The subsequent claim alleging unlawful confinement in SHU was dismissed since “[i]n conducting the frisk and deciding whether to allow claimant to observe it, the correction officers were obligated to make a ‘discretionary decision in furtherance of general policies and purposes where the exercise of reasoned judgment can produce different acceptable results’” (Holloway, 285 AD2d at 766, quoting Arteaga, 72 NY2d at 219). The Holloway court concluded, at p. 766, that:
“Accordingly, while the correction officers who frisked claimant's cell may have abused their discretion by not allowing him to observe the frisk, thereby providing the basis for this Court’s judgment annulling the disciplinary determination, the correction officers conducting the frisk were nevertheless exercising a discretionary authority for which the State has absolute immunity.”
Holloway recognizes that even though the improper cell frisk resulted in a reversal on administrative appeal of an initial guilty finding, both the frisk and the subsequent disciplinary hearing involved discretionary decisions and were entitled to absolute immunity.

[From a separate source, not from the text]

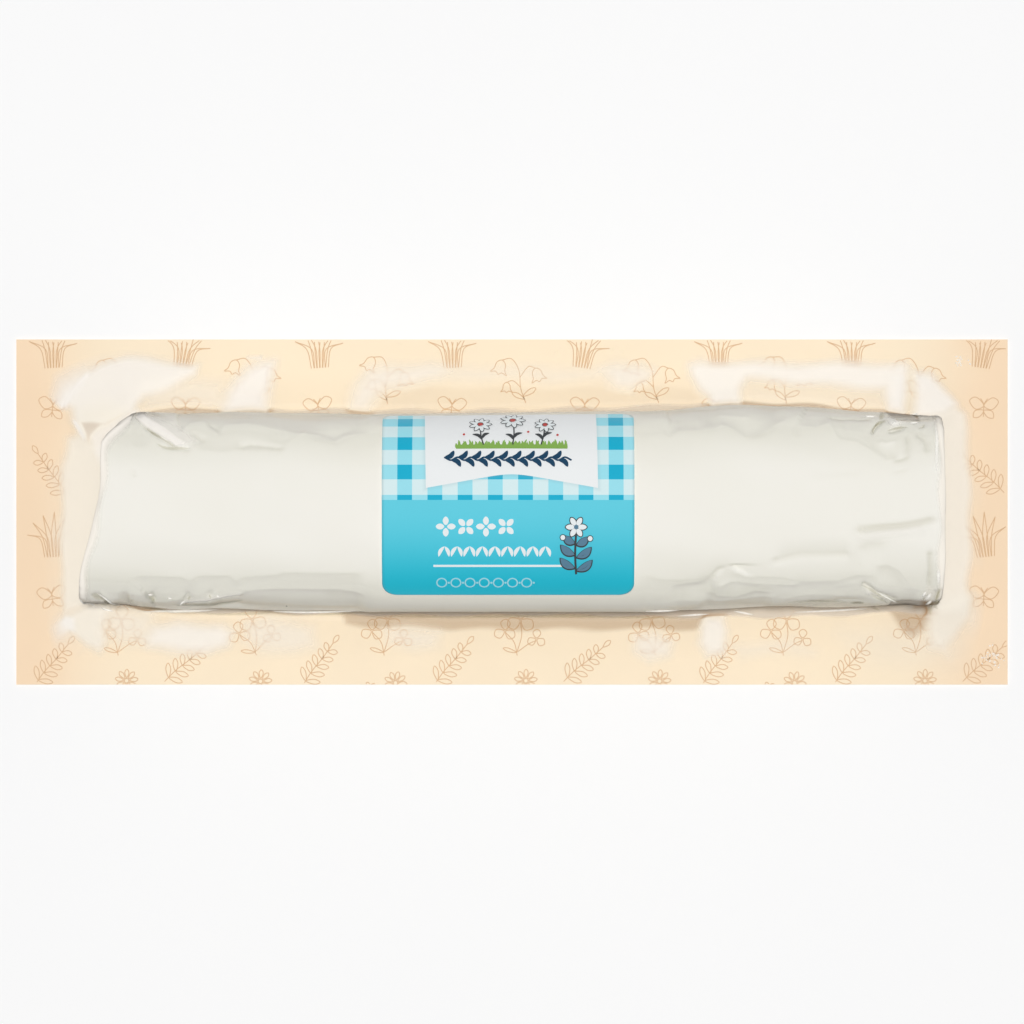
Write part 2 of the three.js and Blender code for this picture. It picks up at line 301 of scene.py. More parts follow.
def clover():
    lines = [stem((0.2, -5), (-0.6, -2.4), (-2.4, -0.6)), stem((0.1, -4.4), (0.8, -1), (0.4, 1.6)),
             stem((0.3, -4.2), (2.2, -2.6), (3.6, -1.8))]
    for centre, size in (((-2.6, -0.2), 2.3), ((0.4, 2.2), 2.9), ((3.8, -1.4), 1.9)):
        for k in range(3):
            lines.append(petal(centre, math.pi / 2 + k * math.tau / 3, 0.15, size, size * 0.42))
    return [*lines, leaf((0, -4.4), 2.9, 2.8, 0.35)]


def grass():
    lines = []
    for k, (x, y) in enumerate([(-5, 0.4), (-3.8, 2.8), (-1.7, 4.2), (0.6, 4.8), (2.7, 3.6), (4.6, 1.4)]):
        foot = (k - 2.5) * 0.55
        for side, reach in ((-0.3, -0.45), (0.35, 0.5)):
            lines.append(stem((foot + side, -4.2), (x * 0.4 + reach, y * 0.15 - 0.6), (x, y)))
    return lines


def sprig():
    lines = [stem((-3.6, -4.4), (-1.6, -1.8), (0.8, 0.6), (3.4, 3.6))]
    for k in range(5):
        at = (-2.9 + 1.25 * k, -3.5 + 1.35 * k)
        lines += [leaf(at, 1.75, 2.9 - 0.25 * k, 0.5), leaf(at, -0.2, 2.9 - 0.25 * k, 0.5)]
    return [*lines, leaf((3.3, 3.5), 0.85, 1.9, 0.45)]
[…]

Simply put, the State is absolutely immune from liability “when the [challenged] action involves the conscious exercise of discretion of a judicial or quasi-judicial nature” (Arteaga, 72 NY2d at 216; see Carossia v City of New York, 39 AD3d 429, 429 [1st Dept 2007]).

“In opposition to a motion for summary judgment a party must assemble and lay bare affirmative proof to establish that genuine material issues of fact exist. Only the existence of a bona fide issue raised by evidentiary fact rather than one based on conclusory or irrelevant allegations, will be sufficient to defeat a motion for summary judgment where the movant has made out a prima facie basis for the granting of the motion” (Archambault v Martinez, 120 AD2d 632, 632-633 [2d Dept 1986]). Further, “mere conclusions, expressions of hope or unsubstantiated allegations or assertions are insufficient” to defeat a motion for summary judgment (Zuckerman v City of New York, 49 NY2d 557, 562 [1980]).

In opposing the defendant’s cross-motion, claimant argues that defendant’s failure to release him from SHU and failure to restore his privileges earlier than required by the hearing decision was an omission to perform a ministerial act for which defendant lacks immunity. Claimant fails to raise any triable issue of fact. He pled guilty to the charge and did not appeal the penalty imposed. Claimant was released from keeplock, and his privileges were restored, in full compliance with the express requirements of the decision issued after the superintendent’s hearing.

Defendant was not required to credit the prehearing period of time in which claimant was in keeplock against the ultimate penalty imposed. Defendant was therefore not required to release claimant, or restore his privileges, any earlier than the dates set forth in the decision: June 30, 2005 and September 30, 2005, respectively.

The defendant’s cross-motion to dismiss the claim is granted and the claim is dismissed.

August 16, 2007
Albany, New York

Judge of the Court of Claims

Papers Considered:
  1. Claimant’s Notice of Motion, filed July 9, 2007;
  2. Affidavit/Affirmation of Victor Woodard, executed July 5, 2007;
  3. Defendant’s Notice of Cross-Motion, filed August 1, 2007;
  4. Affirmation of Michael T. Krenrich, dated August 1, 2007, with annexed exhibits;
  5. Letter of claimant in opposition to cross-motion.